→ **INPUT DATA**:
.....
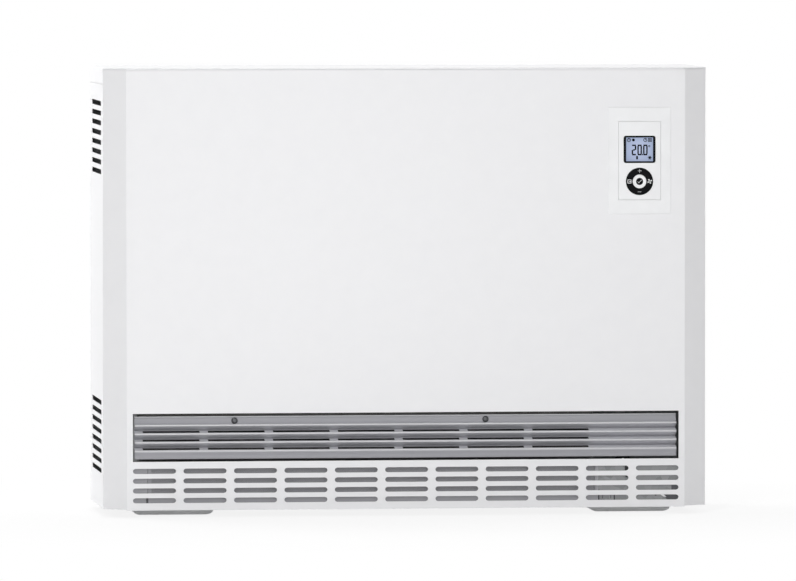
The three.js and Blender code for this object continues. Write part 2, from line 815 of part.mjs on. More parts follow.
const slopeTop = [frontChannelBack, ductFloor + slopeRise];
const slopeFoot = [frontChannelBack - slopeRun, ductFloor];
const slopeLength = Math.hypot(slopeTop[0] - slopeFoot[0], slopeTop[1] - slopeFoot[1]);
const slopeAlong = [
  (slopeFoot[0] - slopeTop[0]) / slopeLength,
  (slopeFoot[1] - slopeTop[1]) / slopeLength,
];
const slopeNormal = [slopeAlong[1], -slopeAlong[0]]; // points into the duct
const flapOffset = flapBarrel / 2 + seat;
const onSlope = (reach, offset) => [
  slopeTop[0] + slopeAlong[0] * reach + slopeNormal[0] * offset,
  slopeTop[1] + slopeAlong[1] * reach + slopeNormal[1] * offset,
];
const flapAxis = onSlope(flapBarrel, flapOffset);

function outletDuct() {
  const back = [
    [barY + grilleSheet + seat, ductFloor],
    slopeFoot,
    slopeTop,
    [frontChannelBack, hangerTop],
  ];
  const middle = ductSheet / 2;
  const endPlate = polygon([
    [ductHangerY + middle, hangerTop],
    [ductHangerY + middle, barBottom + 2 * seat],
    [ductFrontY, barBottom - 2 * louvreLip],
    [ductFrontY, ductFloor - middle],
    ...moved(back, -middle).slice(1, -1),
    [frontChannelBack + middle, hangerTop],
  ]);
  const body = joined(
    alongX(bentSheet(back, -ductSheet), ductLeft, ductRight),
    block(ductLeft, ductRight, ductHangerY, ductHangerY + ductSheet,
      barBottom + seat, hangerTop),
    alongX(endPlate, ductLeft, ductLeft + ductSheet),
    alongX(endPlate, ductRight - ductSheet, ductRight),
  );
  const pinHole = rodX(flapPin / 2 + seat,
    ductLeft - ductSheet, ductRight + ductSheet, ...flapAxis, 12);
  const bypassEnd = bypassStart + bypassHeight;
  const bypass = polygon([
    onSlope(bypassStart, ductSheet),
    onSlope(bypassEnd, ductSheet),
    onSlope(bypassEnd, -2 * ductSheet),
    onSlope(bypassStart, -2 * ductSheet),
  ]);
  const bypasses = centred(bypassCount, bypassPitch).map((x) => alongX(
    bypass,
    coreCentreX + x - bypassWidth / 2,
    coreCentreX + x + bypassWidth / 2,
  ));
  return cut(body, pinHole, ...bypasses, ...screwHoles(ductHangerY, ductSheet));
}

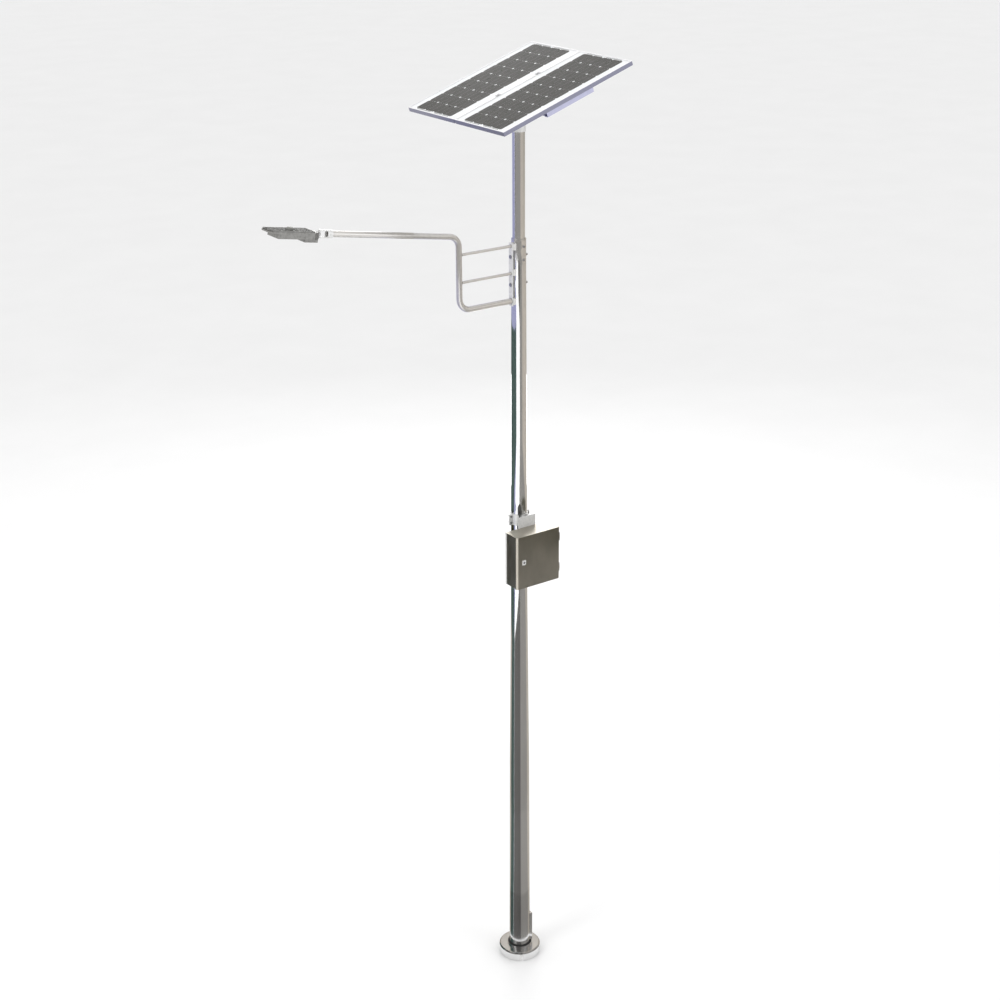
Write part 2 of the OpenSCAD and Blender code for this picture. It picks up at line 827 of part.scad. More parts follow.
.....
→ **REQUIRED WORK**: Write every entry out again exactly.

→ **SOLUTION BELOW**:
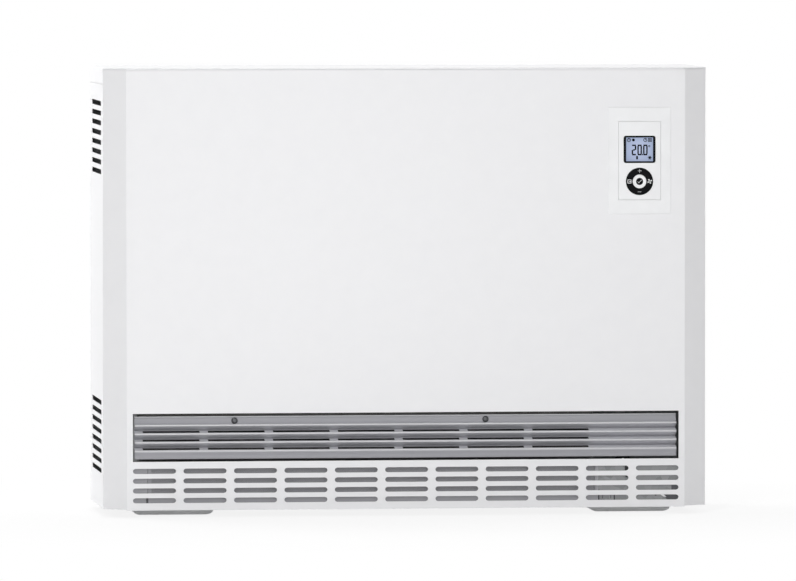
The three.js and Blender code for this object continues. Write part 2, from line 815 of part.mjs on. More parts follow.
const slopeTop = [frontChannelBack, ductFloor + slopeRise];
const slopeFoot = [frontChannelBack - slopeRun, ductFloor];
const slopeLength = Math.hypot(slopeTop[0] - slopeFoot[0], slopeTop[1] - slopeFoot[1]);
const slopeAlong = [
  (slopeFoot[0] - slopeTop[0]) / slopeLength,
  (slopeFoot[1] - slopeTop[1]) / slopeLength,
];
const slopeNormal = [slopeAlong[1], -slopeAlong[0]]; // points into the duct
const flapOffset = flapBarrel / 2 + seat;
const onSlope = (reach, offset) => [
  slopeTop[0] + slopeAlong[0] * reach + slopeNormal[0] * offset,
  slopeTop[1] + slopeAlong[1] * reach + slopeNormal[1] * offset,
];
const flapAxis = onSlope(flapBarrel, flapOffset);

function outletDuct() {
  const back = [
    [barY + grilleSheet + seat, ductFloor],
    slopeFoot,
    slopeTop,
    [frontChannelBack, hangerTop],
  ];
  const middle = ductSheet / 2;
  const endPlate = polygon([
    [ductHangerY + middle, hangerTop],
    [ductHangerY + middle, barBottom + 2 * seat],
    [ductFrontY, barBottom - 2 * louvreLip],
    [ductFrontY, ductFloor - middle],
    ...moved(back, -middle).slice(1, -1),
    [frontChannelBack + middle, hangerTop],
  ]);
  const body = joined(
    alongX(bentSheet(back, -ductSheet), ductLeft, ductRight),
    block(ductLeft, ductRight, ductHangerY, ductHangerY + ductSheet,
      barBottom + seat, hangerTop),
    alongX(endPlate, ductLeft, ductLeft + ductSheet),
    alongX(endPlate, ductRight - ductSheet, ductRight),
  );
  const pinHole = rodX(flapPin / 2 + seat,
    ductLeft - ductSheet, ductRight + ductSheet, ...flapAxis, 12);
  const bypassEnd = bypassStart + bypassHeight;
  const bypass = polygon([
    onSlope(bypassStart, ductSheet),
    onSlope(bypassEnd, ductSheet),
    onSlope(bypassEnd, -2 * ductSheet),
    onSlope(bypassStart, -2 * ductSheet),
  ]);
  const bypasses = centred(bypassCount, bypassPitch).map((x) => alongX(
    bypass,
    coreCentreX + x - bypassWidth / 2,
    coreCentreX + x + bypassWidth / 2,
  ));
  return cut(body, pinHole, ...bypasses, ...screwHoles(ductHangerY, ductSheet));
}

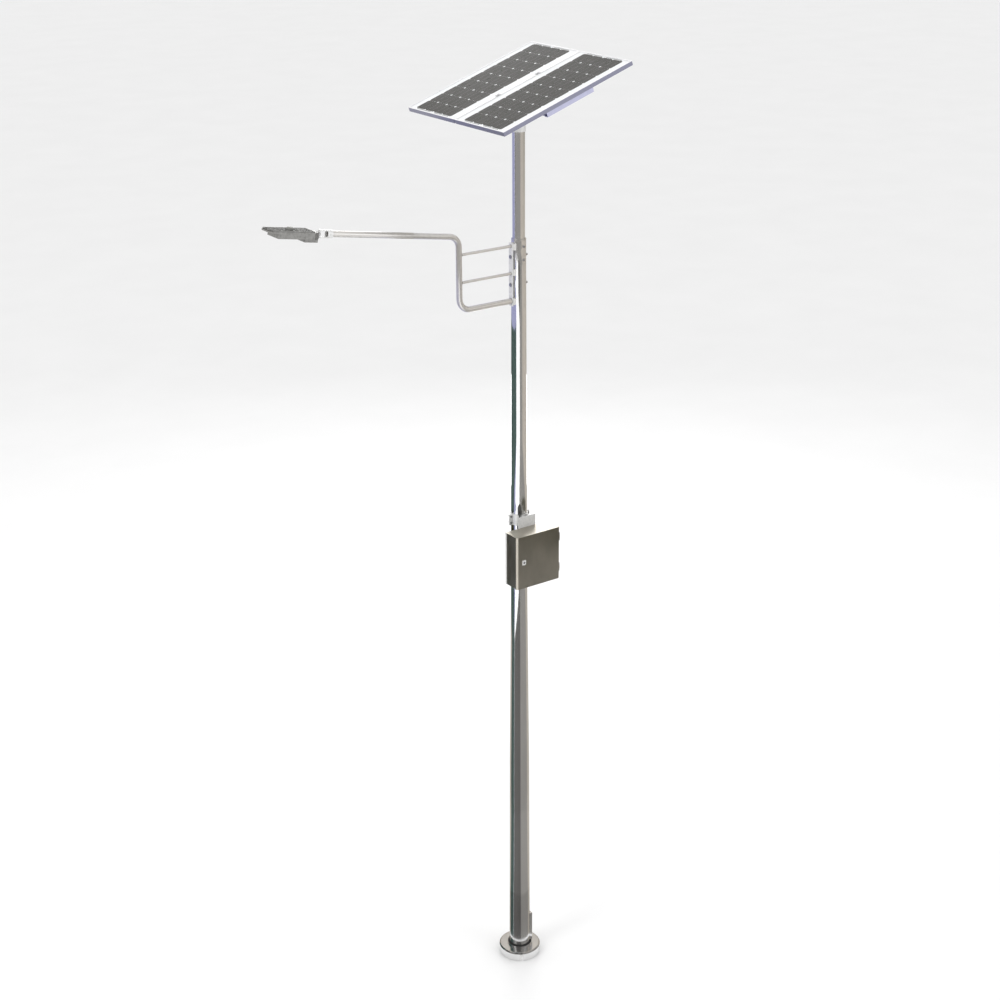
Write part 2 of the OpenSCAD and Blender code for this picture. It picks up at line 827 of part.scad. More parts follow.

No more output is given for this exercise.